[Bug]: Unsafe FURB108 when lazy evaluation is required
Opened this issue · 1 comments
Has your issue already been fixed?
- Have you checked to see if your issue still exists on the
master
branch? See the docs for instructions on how to setup a local build of Refurb. - Have you looked at the open/closed issues to see if anyone has already reported your issue?
- If reporting a false positive/incorrect suggestion, have you double checked that the suggested fix changes the code semantics?
The Bug
The following code:
from bisect import bisect
from collections.abc import Sequence
def f(events: Sequence[int], threshold: int) -> None:
cutoff = bisect(events, threshold)
if cutoff == 0 or events[cutoff - 1] == 0:
pass
Emits the following error:
$ refurb file.py
file.py:6:8 [FURB108]: Replace `x == y or z == y` with `y in (x, z)`
However, this suggestion is unsafe because if events
is empty, cutoff - 1
is not a valid index. With or
this is fine, as lazy evaluation halts after it finds that cutoff == 0
is true, but the tuple notation always evaluates both expressions.
I don't expect Refurb to understand the details of bisect()
, but it could perhaps detect that cutoff
is checked in the left hand side and used in the right hand side of or
and as a precaution not issue FURB108.
I'm also not sure the suggested change (de-duplicating the 0
) would actually make the code more elegant, but that is subjective, while the unsafe behavior is an objective problem.
Version Info
Refurb: v2.0.0
Mypy: v1.13.0
Python Version
Python 3.12.7
Config File
# N/A
Extra Info
The double check:
from bisect import bisect
from collections.abc import Sequence
def f1(events: Sequence[int], threshold: int) -> None:
cutoff = bisect(events, threshold)
if cutoff == 0 or events[cutoff - 1] == 0:
pass
def f2(events: Sequence[int], threshold: int) -> None:
cutoff = bisect(events, threshold)
if 0 in (cutoff, events[cutoff - 1]):
pass
f1([], 123)
f2([], 123)
Here, the f1()
call returns, while the f2()
call raises IndexError
.
Thank you @mthuurne for opening this! There is a note in the FURB108 explainer that touches on this:
$ refurb --explain FURB108
...
Note: This should not be used if the operands depend on boolean short
circuiting, since the operands will be eagerly evaluated. This is primarily
useful for comparing against a range of constant values.
Ideally Refurb would be able to detect these situations, but for now it can't. While we can make a special case for this, it is hard to detect the general case: For example, is f() == 0 or g() == 0
safe, or unsafe? We have to decide whether it is better to assume everything is safe or unsafe. With the or
expression, we have to decide: Are they trying to simply compare values, or are they taking advantage of lazy evaluation? In the case of FURB108, if you compare two things using == X
, we assume it's most likely a comparison.

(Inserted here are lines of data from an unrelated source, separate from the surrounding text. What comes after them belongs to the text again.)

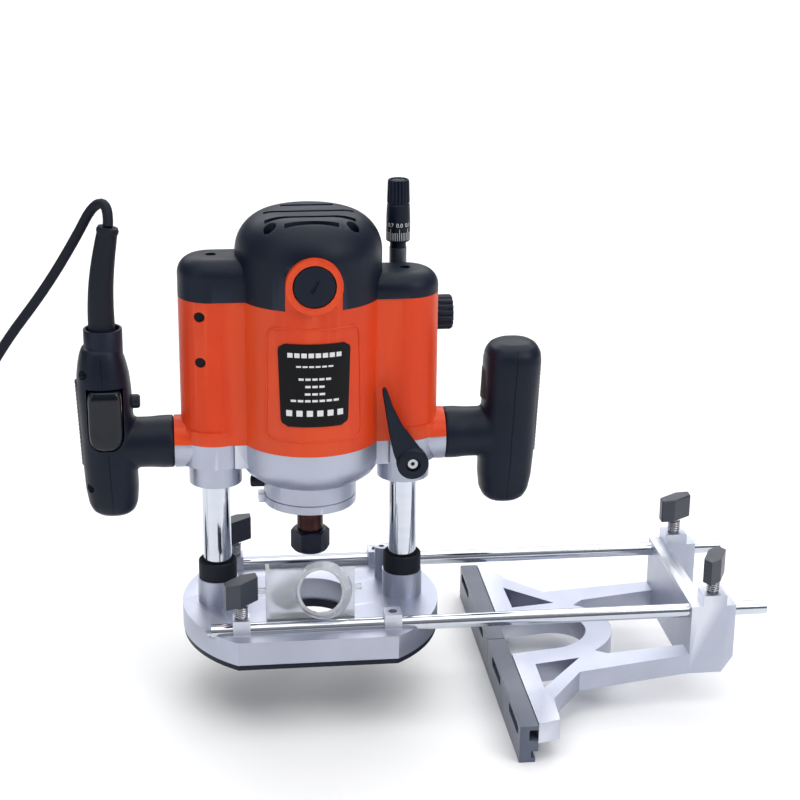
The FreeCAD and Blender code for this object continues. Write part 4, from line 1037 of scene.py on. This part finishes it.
def make_cord():
    """The mains cord from the sleeve's mouth to the plug, and its centre line."""
    route = [tuple(value * MM for value in point) for point in list(CORD_ROUTE) + coil_points()]
    route.append(tuple(value * MM for value in PLUG_ENTRY))
    curve = bpy.data.curves.new("cord_line", "CURVE")
    curve.dimensions = "3D"
    curve.resolution_u = 6
    spline = curve.splines.new("NURBS")
    spline.points.add(len(route) - 1)
    for knot, place in zip(spline.points, route):
        knot.co = (*place, 1)
    spline.order_u = 3
    spline.use_endpoint_u = True
    line = bpy.data.objects.new("cord_line", curve)
    bpy.context.collection.objects.link(line)
    bpy.context.view_layer.update()
    mesh = bpy.data.meshes.new_from_object(line)
    path = [tuple(vertex.co) for vertex in mesh.vertices]
    bpy.data.objects.remove(line)
    cord = tube("mains_cord", path, CORD_RADIUS, RUBBER, 16)
    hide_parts("power_cord", "cord_coil")
    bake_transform(cord)
    return cord, path


def make_plug():
    """The plug's moulding and its two round pins."""
    rings = [(0, 0, along, half, half) for along, half in PLUG_OUTLINE]
    shell = loft("plug_shell", rings, BLACK, power=2.3)
    low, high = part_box("power_plug")
    stand(shell, ((low.x + high.x) / 2, high.y, (low.z + high.z) / 2), QUARTER, "X")
    pins = []
    for side in (-1, 1):
        pin = turn_solid("pin", PIN_OUTLINE, STEEL, 32)
        pin.location.x = side * PIN_SIDE * MM
        pins.append(pin)
    prongs = join("plug_pins", pins)
    prongs.matrix_world = shell.matrix_world @ prongs.matrix_world
    settle(shell, "base", "black_plastic", "power_plug")
    settle(prongs, "base", "steel")
    return shell, prongs


def make_tie():
    """The hook-and-loop tie round one side of the coil, which holds its turns together."""
    radii = [turn[0] for turn in COIL_TURNS]
    inner = min(radii) - TIE_MARGIN
    outer = max(radii) + TIE_MARGIN
    outline = rounded_outline([(inner, TIE_LOW), (outer, TIE_LOW), (outer, TIE_SHOULDER[1]),
                               (TIE_SHOULDER[0], TIE_TOP), (inner, TIE_TOP)], 4)
    build = bmesh.new()
    rows = [[build.verts.new(((COIL_CENTRE[0] + along) * MM, (COIL_CENTRE[1] + reach) * MM,
                              height * MM)) for along in (-TIE_HALF_WIDTH, TIE_HALF_WIDTH)]
            for reach, height in outline]
    skin_grid(build, rows + rows[:1])
    bmesh.ops.recalc_face_normals(build, faces=build.faces)
    tie = build_object("cord_tie", build, GRIP_RUBBER)
    thicken(tie, TIE_THICKNESS, 50)
    return settle(tie, "base", "black_rubber")


def make_sleeve():
    """Strain relief: a smooth tapered rubber sleeve, slightly bowed, with a lip at its mouth."""
    start = Vector(SLEEVE_FOOT) * MM
    end = Vector(SLEEVE_MOUTH) * MM
    points = []
    steps = 120
    for index in range(steps + 1):
        share = index / steps
        bend = math.sin(share * math.pi) * SLEEVE_BOW * MM
        points.append(start.lerp(end, share) + Vector((bend, 0, 0)))

    def radius(share):
        if share > 0.955:
            return 7.5 if share < 0.99 else 6.9
        return 9.2 - 2.4 * share ** 1.8

    sleeve = tube("cord_sleeve", points, radius, RUBBER, 40)
    return settle(sleeve, "motor_head", "black_rubber", "strain_relief")


# ---------------------------------------------------------------- build
# The CAD nodes that are shown with rounded edges, and how wide the rounding is in millimetres.
EDGE_WIDTHS = {
    "base_casting": 0.9, "base_sole": 0.5, "lower_housing": 1.0, "motor_housing": 0.9,
    "motor_cap": 0.9, "tower_cap_left": 0.8, "tower_cap_right": 0.8, "collar_ring": 0.5,
    "guide_casting": 0.9, "fence_front": 0.5, "fence_back": 0.5, "collet_nut": 0.4,
    "chip_deflector": 0.5, "wing_knob_base_front": 1.1, "wing_knob_base_back": 1.1,
    "wing_knob_guide_front": 1.1, "wing_knob_guide_back": 1.1, "brush_caps": 0.5,
    "bump_rings": 0.5,
}

add_camera()
cord, cord_path = make_cord()
plug_shell, plug_pins = make_plug()
sleeve = make_sleeve()
tie = make_tie()

for node, source in frame["nodes"].items():
    source.data.materials.clear()
    source.data.materials.append(finish_of(node))
for node, width in EDGE_WIDTHS.items():
    polish(node, width)
make_handle("handle_right", 1)
make_handle("handle_left", -1)
for pad in PADS:
    make_pad(*pad)
make_trigger()
make_buttons()
make_lever()
make_micrometer()
make_side_knob()
make_dial()
make_springs()
make_plunge_springs()
make_ridge()
make_label()

add_world()
add_stage()
for light in LIGHTS:
    add_light(*light)
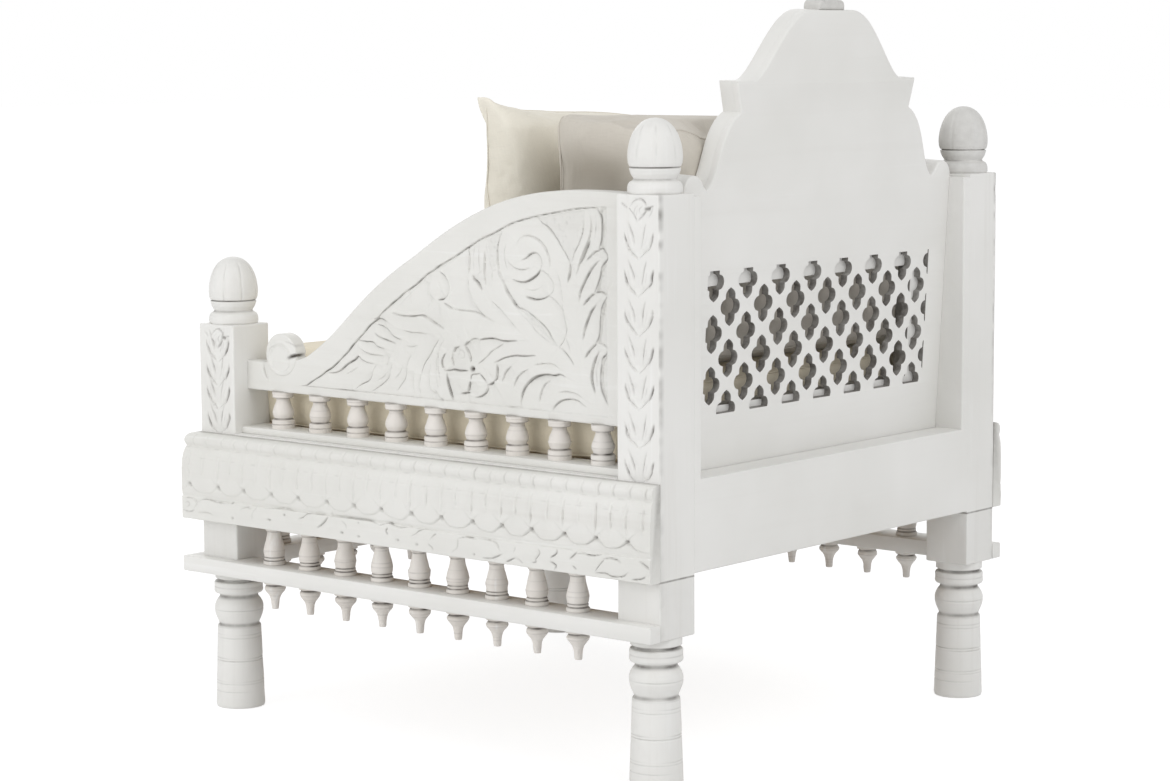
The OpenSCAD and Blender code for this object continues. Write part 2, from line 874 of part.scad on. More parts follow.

So, some potential solutions:
- Make FURB108 disabled by default. I think this is too harsh, because it is a good check, but can't detect certain situations
- Only allow "basic" comparisons. This would "solve" the problem, but would make it harder to find complex expressions where it would be desirable to re-write it as an tuple comparison
- Have a mix of both: Provide a way to enable FURB108 by default, but disable FURB108 in potentially unsafe situations. Ruff has a similar notion of "safe"/"stable" vs "unstable" checks, so something similar would be good here.
- Improve Refurb to better detect "safe" vs "unsafe" code. This would be a much better long-term solution, but involves lots of time and dedication to get right.
With that in mind, the best path forward IMO is:
- Disable FURB108 by default to prevent bad/buggy suggestions
- Add the ability to detect "simple" vs "complex" expressions in FURB108
- Re-enable FURB108, and add an option to FURB108 (depends on #100) that allows specifying whether or not complex expressions should be detected/reported
- Implement an "unsafe code detector" system, and once the detection gets good enough, enable this again by default.